The Chargé in Great Britain (Atherton) to the Secretary of State

No. 787

Sir: Confirming the Embassy’s telegram No. 76, April 6, 12 noon,3 I have the honor to transmit herewith copies of the full text of a note [Page 5] dated April 5 from the Foreign Office, in reply to the Embassy’s Aide-Mémoire based on the Department’s telegraphic instruction No. 16, January 19, 1 p.m.,4 concerning the difficulties at present encountered in shipping Canadian wheat to the United Kingdom via United States ports.

Respectfully yours,

Ray Atherton

The British Secretary of State for Foreign Affairs (Simon) to the American Chargé (Atherton)

No. A 2548/232/45

Sir: His Majesty’s Government in the United Kingdom have had under consideration the memorandum, which Mr. Mellon caused to be communicated to this department on the 24th January last5 regarding the recent decision of His Majesty’s Customs in respect of a shipment of Canadian wheat in the S. S. Laconia.

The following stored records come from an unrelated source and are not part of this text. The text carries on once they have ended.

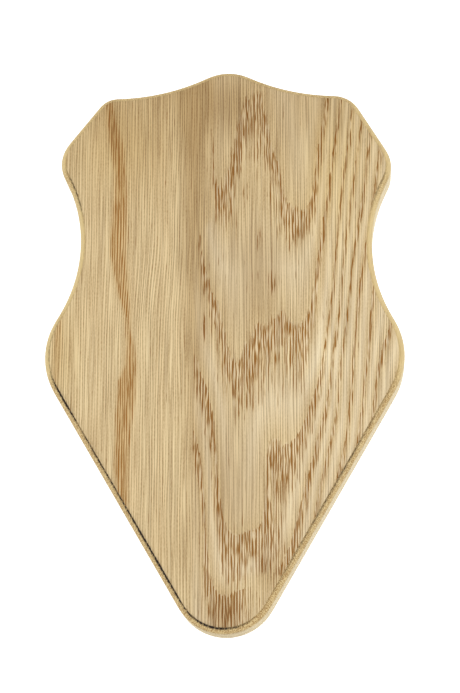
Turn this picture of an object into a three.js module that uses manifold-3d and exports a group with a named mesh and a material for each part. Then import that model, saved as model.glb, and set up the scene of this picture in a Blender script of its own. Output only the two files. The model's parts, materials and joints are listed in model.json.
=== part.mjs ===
// A shield-shaped oak board for mounting a small pair of antlers, with a routed moulding round its
// front edge and a keyhole slot for hanging cut into its back.
//
// Millimetres, +Z up. The front face looks along -Y and the flat back lies in the plane Y = 0. The
// origin is on the back, just above the hanging slot, where the board bears against the wall.

import * as THREE from 'three';
import * as BufferGeometryUtils from 'three/addons/utils/BufferGeometryUtils.js';
import Module from 'manifold-3d';

const wasm = await Module();
wasm.setup();

// Driving dimensions of the outline, seen from the front
//
// The outline is a ring of eight corners, clockwise from the crown. Each corner stands where its two
// edges would meet if it were sharp, as [across, up], and is then rounded to its radius. The edge
// that leaves a corner is straight, or a hollow arc where a hollow radius is given. The left side
// differs a little from the right side, so each side has corners of its own.

const HOLLOW_TOP_RADIUS = 73.7;
const WAIST_RADIUS = 52.3;

const CROWN_ROUND = 16.5;
const SHOULDER_ROUND_RIGHT = 10.4;
const SHOULDER_ROUND_LEFT = 7.7;
const SIDE_POINT_ROUND = 12.1;
const HIP_ROUND = 25.3;
const TIP_ROUND = 17.6;

const CORNERS = {
	crown: { at: [ 0.7, 42.4 ], round: CROWN_ROUND, hollow: HOLLOW_TOP_RADIUS },
	rightShoulder: { at: [ 43.7, 30.0 ], round: SHOULDER_ROUND_RIGHT },
	rightSidePoint: { at: [ 59.7, 2.5 ], round: SIDE_POINT_ROUND, hollow: WAIST_RADIUS },
	rightHip: { at: [ 65.5, - 64.1 ], round: HIP_ROUND },
	tip: { at: [ - 0.5, - 176.7 ], round: TIP_ROUND },
	leftHip: { at: [ - 67.8, - 61.9 ], round: HIP_ROUND, hollow: WAIST_RADIUS },
	leftSidePoint: { at: [ - 61.3, 7.5 ], round: SIDE_POINT_ROUND },
	leftShoulder: { at: [ - 42.8, 31.5 ], round: SHOULDER_ROUND_LEFT, hollow: HOLLOW_TOP_RADIUS },
};

// Driving dimensions of the thickness and the edge moulding
//
// From the face outwards the moulding is a small square step, a narrow flat quirk at its foot, and a
// rounded ovolo that runs into the upright edge of the board.

const THICKNESS = 12;
const MOULDING_WIDTH = 1.95;
const FACE_ARRIS = 0.2;
const STEP_DEPTH = 0.9;
const QUIRK_WIDTH = 0.35;
const OVOLO_DEPTH = 2.0;
const BACK_ARRIS = 0.4;

// Driving dimensions of the keyhole slot in the back

const KEYHOLE_ENTRY_HEIGHT = - 22;
const KEYHOLE_TOP_HEIGHT = - 8;
const KEYHOLE_ENTRY_DIAMETER = 10;
const KEYHOLE_NECK_WIDTH = 5;
const KEYHOLE_LIP = 3.5;
const KEYHOLE_DEPTH = 8.5;

// Fineness of the facets

const CORNER_STEP_DEGREES = 6;
const HOLLOW_STEP_DEGREES = 3;
const OVOLO_STEPS = 6;
const KEYHOLE_CURVE_STEPS = 10;

const EXACT_MM = 1e-9;
const CUT_CLEARANCE = 1;

// An edge of the outline, between two sharp corners. The board lies to its right. depthAt gives how
// far inside the edge a point is, and inwardAt the direction that leads further in.

function makeEdge( from, to ) {

	const start = new THREE.Vector2( ...from.at );
	const end = new THREE.Vector2( ...to.at );
	const along = end.clone().sub( start );
	const outward = new THREE.Vector2( - along.y, along.x ).normalize();

	if ( from.hollow === undefined ) {

		const inward = outward.clone().negate();
		return {
			centre: null,
			depthAt: ( point ) => point.clone().sub( start ).dot( inward ),
			inwardAt: () => inward.clone(),
		};

	}

	const halfChord = along.length() / 2;
	const centreOut = Math.sqrt( from.hollow ** 2 - halfChord ** 2 );
	const centre = start.clone().add( end ).multiplyScalar( 0.5 ).addScaledVector( outward, centreOut );
	return {
		centre,
		depthAt: ( point ) => point.distanceTo( centre ) - from.hollow,
		inwardAt: ( point ) => point.clone().sub( centre ).normalize(),
	};

}

// The centre of the arc that rounds a corner lies one radius inside both of its edges. It is found
// by stepping from the sharp corner, where each step solves for both depths at once.

function roundingCentre( before, after, corner ) {

	const centre = new THREE.Vector2( ...corner.at );
	let move;
	do {

		const a = before.inwardAt( centre );
		const b = after.inwardAt( centre );
		const missingA = corner.round - before.depthAt( centre );
		const missingB = corner.round - after.depthAt( centre );
		const determinant = a.cross( b );
		move = new THREE.Vector2(
			( missingA * b.y - missingB * a.y ) / determinant,
			( missingB * a.x - missingA * b.x ) / determinant
		);
		centre.add( move );

	} while ( move.length() > EXACT_MM );
	return centre;

}

// Points on an arc from one direction to another, each with the direction that leads out of the
// board there. A hollow arc has the board outside its circle, so its points look towards its centre.

function arcPoints( centre, radius, from, to, stepDegrees, isHollow ) {

	const startAngle = from.angle();
	const fullTurn = 2 * Math.PI;
	const sweep = THREE.MathUtils.euclideanModulo( to.angle() - startAngle + Math.PI, fullTurn ) - Math.PI;
	const steps = Math.ceil( Math.abs( sweep ) / THREE.MathUtils.degToRad( stepDegrees ) );
	const points = [];
	for ( let i = 0; i <= steps; i ++ ) {

		const angle = startAngle + sweep * i / steps;
		const direction = new THREE.Vector2( Math.cos( angle ), Math.sin( angle ) );
		const at = centre.clone().addScaledVector( direction, radius );
		points.push( { at, outward: isHollow ? direction.negate() : direction } );

	}

	return points;

}

// The whole outline: the rounded corners in turn, joined by their edges. A straight edge needs no
// points of its own, and a hollow edge is an arc between the two places where roundings touch it.

function makeOutline() {

	const corners = Object.values( CORNERS );
	const edges = corners.map( ( corner, i ) => makeEdge( corner, corners[ ( i + 1 ) % corners.length ] ) );
	const edgeBefore = ( i ) => edges[ ( i + corners.length - 1 ) % corners.length ];
	const roundings = corners.map( ( corner, i ) => roundingCentre( edgeBefore( i ), edges[ i ], corner ) );
	const outline = [];
	corners.forEach( ( corner, i ) => {

		const centre = roundings[ i ];
		const start = edgeBefore( i ).inwardAt( centre ).negate();
		const end = edges[ i ].inwardAt( centre ).negate();
		outline.push( ...arcPoints( centre, corner.round, start, end, CORNER_STEP_DEGREES, false ) );
		if ( corner.hollow !== undefined ) {

			const nextCentre = roundings[ ( i + 1 ) % corners.length ];
			const from = edges[ i ].inwardAt( centre );
			const to = edges[ i ].inwardAt( nextCentre );
			const hollow = arcPoints( edges[ i ].centre, corner.hollow, from, to, HOLLOW_STEP_DEGREES, true );
			outline.push( ...hollow.slice( 1, - 1 ) );

		}

	} );
	return outline;

}

// The edge profile from the face to the back, as inset from the outline and place along y

function makeProfile() {

	const profile = [
		{ inset: MOULDING_WIDTH + FACE_ARRIS, y: - THICKNESS },
		{ inset: MOULDING_WIDTH, y: - THICKNESS + FACE_ARRIS },
		{ inset: MOULDING_WIDTH, y: - THICKNESS + STEP_DEPTH },
	];
	const ovoloWidth = MOULDING_WIDTH - QUIRK_WIDTH;
	for ( let i = 0; i <= OVOLO_STEPS; i ++ ) {

		const turn = ( Math.PI / 2 ) * i / OVOLO_STEPS;
		profile.push( {
			inset: ovoloWidth * ( 1 - Math.sin( turn ) ),
			y: - THICKNESS + STEP_DEPTH + OVOLO_DEPTH * ( 1 - Math.cos( turn ) ),
		} );

	}

	profile.push( { inset: 0, y: - BACK_ARRIS }, { inset: BACK_ARRIS, y: 0 } );
	return profile;

}

// A closed skin: one ring of points for each point of the profile, quads between the rings, and a
// flat cap on the face and on the back

function makeMouldedBoard() {

	const outline = makeOutline();
	const profile = makeProfile();
	const count = outline.length;
	const positions = [];
	for ( const { inset, y } of profile ) {

		for ( const { at, outward } of outline ) {

			positions.push( at.x - outward.x * inset, y, at.y - outward.y * inset );

		}

	}

	const indices = [];
	for ( let ring = 0; ring < profile.length - 1; ring ++ ) {

		for ( let i = 0; i < count; i ++ ) {

			const next = ( i + 1 ) % count;
			const front = ring * count;
			const back = front + count;
			indices.push( front + i, front + next, back + next );
			indices.push( front + i, back + next, back + i );

		}

	}

	const addCap = ( ring, facesFront ) => {

		const first = ring * count;
		const contour = [];
		for ( let i = first; i < first + count; i ++ ) {

			contour.push( new THREE.Vector2( positions[ 3 * i ], positions[ 3 * i + 2 ] ) );

		}

		for ( const [ a, b, c ] of THREE.ShapeUtils.triangulateShape( contour, [] ) ) {

			const isAnticlockwise = ! THREE.ShapeUtils.isClockWise( [ contour[ a ], contour[ b ], contour[ c ] ] );
			const triangle = isAnticlockwise === facesFront ? [ a, b, c ] : [ a, c, b ];
			indices.push( ...triangle.map( ( index ) => first + index ) );

		}

	};

	addCap( 0, true );
	addCap( profile.length - 1, false );

	const geometry = new THREE.BufferGeometry();
	geometry.setAttribute( 'position', new THREE.Float32BufferAttribute( positions, 3 ) );
	geometry.setIndex( indices );
	return geometry;

}

// An upright slot with round ends, sunk from the back at y = 0 to a depth. Its lowest and highest
// centres may be the same, which makes it a round hole.

function makeSlot( width, lowCentre, highCentre, fromDepth, toDepth ) {

	const radius = width / 2;
	const shape = new THREE.Shape();
	shape.absarc( 0, highCentre, radius, 0, Math.PI, false );
	shape.absarc( 0, lowCentre, radius, Math.PI, 2 * Math.PI, false );
	const slot = new THREE.ExtrudeGeometry( shape, {
		depth: toDepth - fromDepth,
		bevelEnabled: false,
		curveSegments: KEYHOLE_CURVE_STEPS,
	} );
	slot.rotateX( Math.PI / 2 );
	slot.translate( 0, - fromDepth, 0 );
	return slot;

}

// The keyhole is a round entry for a screw head, a narrow neck up the back for its shank, and a wider
// undercut behind the lip of the neck, in which the head slides up

function cutKeyhole( board ) {

	const mouth = - CUT_CLEARANCE;
	const entry = [ KEYHOLE_ENTRY_HEIGHT, KEYHOLE_ENTRY_HEIGHT ];
	const run = [ KEYHOLE_ENTRY_HEIGHT, KEYHOLE_TOP_HEIGHT ];
	return board
		.subtract( toManifold( makeSlot( KEYHOLE_ENTRY_DIAMETER, ...entry, mouth, KEYHOLE_DEPTH ) ) )
		.subtract( toManifold( makeSlot( KEYHOLE_NECK_WIDTH, ...run, mouth, KEYHOLE_DEPTH ) ) )
		.subtract( toManifold( makeSlot( KEYHOLE_ENTRY_DIAMETER, ...run, KEYHOLE_LIP, KEYHOLE_DEPTH ) ) );

}

// A closed mesh as a solid that can be cut. Points that its faces share are merged first.

function toManifold( geometry ) {

	const bare = geometry.clone();
	bare.deleteAttribute( 'normal' );
	bare.deleteAttribute( 'uv' );
	const merged = BufferGeometryUtils.mergeVertices( bare );
	const mesh = new wasm.Mesh( {
		numProp: 3,
		vertProperties: Float32Array.from( merged.attributes.position.array ),
		triVerts: Uint32Array.from( merged.index.array ),
	} );
	return new wasm.Manifold( mesh );

}

// A cut solid back as a mesh geometry

function toGeometry( solid ) {

	const mesh = solid.getMesh();
	const geometry = new THREE.BufferGeometry();
	geometry.setAttribute( 'position', new THREE.Float32BufferAttribute( mesh.vertProperties, 3 ) );
	geometry.setIndex( Array.from( mesh.triVerts ) );
	geometry.computeVertexNormals();
	return geometry;

}

const oak = new THREE.MeshStandardMaterial( { color: 0xcdb286, roughness: 0.6, metalness: 0 } );

const board = new THREE.Mesh( toGeometry( cutKeyhole( toManifold( makeMouldedBoard() ) ) ), oak );
board.name = 'shield_board';

const plaque = new THREE.Group();
plaque.add( board );

export default plaque;
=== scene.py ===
# %% [markdown]
# # An oak plaque for a small pair of antlers
#
# The real object is one flat board of light oak, 12 mm thick, sawn to the shape of a shield. A
# router has run once round its front edge and left a small moulding. The board hangs on a wall, and
# a pair of antlers is screwed to its bare face later.
#
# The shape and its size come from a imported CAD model. This lesson loads it as a fixed frame, draws
# the same board again with a finer edge, and spends most of its steps on what makes bare oak look
# like oak: growth rings, pores, fibres, and the scorch that a router leaves.

# %% Load the frame
import json
import math
import bmesh
import bpy
import numpy as np
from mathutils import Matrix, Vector
from mathutils.geometry import delaunay_2d_cdt

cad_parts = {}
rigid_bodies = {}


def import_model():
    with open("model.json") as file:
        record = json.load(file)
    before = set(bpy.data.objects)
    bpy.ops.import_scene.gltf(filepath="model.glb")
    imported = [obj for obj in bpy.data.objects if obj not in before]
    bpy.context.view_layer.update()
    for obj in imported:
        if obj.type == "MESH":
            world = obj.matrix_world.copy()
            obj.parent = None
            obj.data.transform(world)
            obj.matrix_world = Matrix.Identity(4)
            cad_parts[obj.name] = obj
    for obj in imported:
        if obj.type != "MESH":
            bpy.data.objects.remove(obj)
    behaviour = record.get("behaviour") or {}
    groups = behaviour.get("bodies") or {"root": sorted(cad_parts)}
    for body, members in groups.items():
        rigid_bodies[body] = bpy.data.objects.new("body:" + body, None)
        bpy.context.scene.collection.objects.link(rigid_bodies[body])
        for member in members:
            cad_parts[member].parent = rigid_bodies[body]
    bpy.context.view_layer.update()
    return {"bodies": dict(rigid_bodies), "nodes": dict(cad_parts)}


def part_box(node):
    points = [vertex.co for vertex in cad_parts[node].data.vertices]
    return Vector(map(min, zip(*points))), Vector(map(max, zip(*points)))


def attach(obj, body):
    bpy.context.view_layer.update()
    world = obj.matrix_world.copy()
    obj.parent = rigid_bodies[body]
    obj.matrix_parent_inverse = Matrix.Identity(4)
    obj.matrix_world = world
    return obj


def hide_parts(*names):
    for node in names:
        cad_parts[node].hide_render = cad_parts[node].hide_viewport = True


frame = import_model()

MM = 0.001
NODE = "shield_board"
BODY = next(iter(frame["bodies"]))
low, high = (np.array(corner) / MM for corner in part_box(NODE))
THICKNESS = high[1] - low[1]
print(f"the board is {high[0] - low[0]:.1f} x {THICKNESS:.1f} x {high[2] - low[2]:.1f} mm")

# %% [markdown]
# ## The camera
#
# The photographer stood below the board and a little to its right: the moulding shows its under
# side all along the bottom edges, and the top edge hides its own moulding. The long edges also run
# together slightly, so the camera was close. A tilt of 16 degrees at 60 cm gives the same outline.

# %% Camera
PICTURE_WIDTH_PX = 460
PICTURE_HEIGHT_PX = 693
PIXELS_PER_MM = 2.915
CAMERA_DISTANCE = 600 * MM
CAMERA_YAW = math.radians(4.14)
CAMERA_TILT = math.radians(16.46)
AIM = Vector((0.97, -6.0, -60.7)) * MM
SENSOR_MM = 36.0

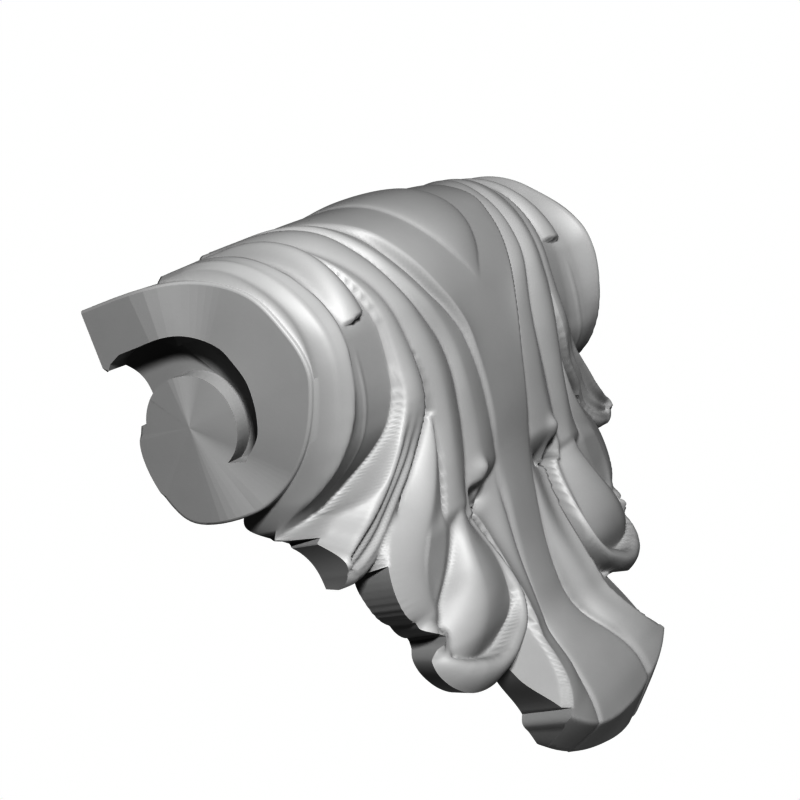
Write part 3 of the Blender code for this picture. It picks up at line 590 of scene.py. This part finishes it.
# plain back of the leaf as F at E, and how far the lower lobes are cut under their rims
BACK = curve((-.12, .45), (.1, .40), (.3, .25), (.4, .12), (.46, .05), (.51, .03), (.69, .28),
             (1.0, .36), (1.34, .42), (1.82, .52), (1.93, .53), (2.3, .54))
CORE_R = .25
LEAST_THICKNESS = .03
UNDERCUT_T = (.35, .7)
UNDERCUT_X, UNDERCUT_F, UNDERCUT_E = .055, .06, .01


def place_back(x, t):
    """point behind the front point, inside the scroll or on the plain back"""
    F, E = place(x, t, np.full(np.shape(x), CORE_R))
    under = ease(*UNDERCUT_T, t)
    F = np.where(t > 0, BACK(E) - UNDERCUT_F * under, F)
    return x + UNDERCUT_X * under, F, E - UNDERCUT_E * under


def to_row(x, F, E, module):
    """(x, F, E) in modules as rows of X, Y, Z in metres"""
    return np.stack([x, WALL_F - F, .5 * (WALL_TOP_E + WALL_LOW_E) - E], -1) * module


def linear(code):
    """sRGB hex as linear red, green, blue and 1"""
    parts = [int(code[i:i + 2], 16) / 255 for i in (1, 3, 5)]
    return [c / 12.92 if c <= .04045 else ((c + .055) / 1.055) ** 2.4 for c in parts] + [1]


def add(tree, kind, settings=(), inputs=()):
    """adds a node, sets its settings and its inputs, and links inputs given as sockets"""
    node = tree.nodes.new(kind)
    for key, value in dict(settings).items():
        setattr(node, key, value)
    for key, value in dict(inputs).items():
        if isinstance(value, bpy.types.NodeSocket):
            tree.links.new(value, node.inputs[key])
        else:
            node.inputs[key].default_value = value
    return node


CLOUD_SIZE, CLOUD_DETAIL, CLOUD_ROUGHNESS = .035, 4.0, .55
GRAIN_SIZE, GRAIN_DETAIL, GRAIN_ROUGHNESS = .0011, 2.0, .6
GRAIN_DEPTH, GRAIN_STRENGTH = .00012, .12
SHEEN_ROUGHNESS = .52
SHEEN_LEVEL = .3
STONE_IOR = 1.5


def honed_limestone(size):
    """Close-grained grey limestone, honed: a matt grey with a faint sheen on the ribs and a fine
    cloudy mottle a few centimetres across."""
    mat = bpy.data.materials.new("honed grey limestone")
    mat.use_nodes = True
    tree = mat.node_tree
    tree.nodes.clear()
    position = add(tree, "ShaderNodeTexCoord").outputs["Object"]
    cloud = add(tree, "ShaderNodeTexNoise", inputs={
        "Vector": position, "Scale": 1 / CLOUD_SIZE, "Detail": CLOUD_DETAIL,
        "Roughness": CLOUD_ROUGHNESS})
    grain = add(tree, "ShaderNodeTexNoise", inputs={
        "Vector": position, "Scale": 1 / GRAIN_SIZE, "Detail": GRAIN_DETAIL,
        "Roughness": GRAIN_ROUGHNESS})
    body = add(tree, "ShaderNodeMix", {"data_type": "RGBA"}, {"Factor": cloud.outputs["Fac"]})
    tones = {"A": linear(size.stone_dark), "B": linear(size.stone_light)}
    for socket in body.inputs:
        if socket.type == "RGBA":
            socket.default_value = tones[socket.name]
    colour = [out for out in body.outputs if out.type == "RGBA"][0]
    bump = add(tree, "ShaderNodeBump", inputs={
        "Height": grain.outputs["Fac"], "Strength": GRAIN_STRENGTH, "Distance": GRAIN_DEPTH})
    shader = add(tree, "ShaderNodeBsdfPrincipled", inputs={
        "Base Color": colour, "Roughness": SHEEN_ROUGHNESS, "IOR": STONE_IOR,
        "Specular IOR Level": SHEEN_LEVEL, "Normal": bump.outputs["Normal"]})
    add(tree, "ShaderNodeOutputMaterial", inputs={"Surface": shader.outputs["BSDF"]})
    return mat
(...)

In reply I have the honour to state that it has, since the introduction in 1919 of the system of Imperial Preference, been a statutory condition of the grant of preference not only that goods must be of British Empire origin but also that they must be consigned to the United Kingdom from a part of the British Empire. This requirement of consignment from a part of the British Empire appears for the first time in Section 8 (1) of the Finance Act, 1919, and has been reproduced in subsequent enactments as an essential principle of Empire preference. Since that date the principle has on a number of occasions been sustained in respect of various commodities and various countries, as it has been found indispensable for a proper administration of the system by the Customs.
It is true that in the case of the recent shipment of Canadian wheat from New York the documents accompanying the wheat established its Canadian origin, but there was no satisfactory evidence that at the time of leaving Canada the wheat was definitely consigned to the United Kingdom, and the claim of preference consequently failed. This question of consignment is one of fact, and in cases in which the wheat, at the time of leaving Canada, is definitely consigned to the United Kingdom there should be no insuperable difficulty in producing the necessary documents to satisfy the Customs on this point. In the Laconia case the documents showed that the wheat was first consigned to Buffalo and subsequently re-consigned from the United States of [Page 6] America, the condition of through consignment thus clearly not being fulfilled.
While His Majesty’s Government have given the most careful and sympathetic consideration to the memorandum under reference, they are, unfortunately, unable to regard the first proposal (A) put forward therein as entirely satisfactory, since the Lake bill of lading mentioned therein, even if endorsed to a named consignee in this country, could not be accepted as satisfactory evidence that the consignment condition had been fulfilled; they are advised that this document merely covers transit to Buffalo and that the endorsement has no legal effect.
His Majesty’s Government in the United Kingdom are, however, most anxious to take account of the considerations set forth in the memorandum on behalf of the various United States interests concerned, so far as the statutory requirements in force permit and so far as is consistent with the essential objects which these requirements have in view. His Majesty’s Customs will accordingly be prepared to accept a satisfactory evidence of through consignment to the United Kingdom, in cases where wheat is definitely consigned to the United Kingdom at the time of shipment from Canada, an invoice to the consignee in the United Kingdom issued at the time of shipment and supported by supplementary evidence that there was a bona fide transaction (e.g. the order from the British consignee for the supply of the wheat), even though the wheat did not move to the original consignee named on the invoice but to some other ultimate purchaser in the United Kingdom. It is to be understood that in such a case the invoice must also be accompanied by the usual documents tracing the transit of the goods from Canada to the United Kingdom. I trust that the above procedure may be found acceptable to the interests concerned, and will provide a solution of the difficulties which have arisen.
The memorandum further proposes (under sub-head B), a transitory procedure for the treatment of Canadian grain now in the United States which had left Canada before the close of navigation on the Great Lakes in 1932. I regret that it is not possible to adopt this procedure, since the Ottawa Agreements Act makes no provision for any special treatment of commodities which were already under way at the time of its entry into force; in this respect it followed the procedure generally adopted in this country and also, so far as I am aware, in the United States of America.

I have [etc.]

(For the Secretary of State)
R. L. Craigie
  1. Not printed.
  2. Not printed.
  3. See aide-mémoire to the British Embassy, January 19, supra.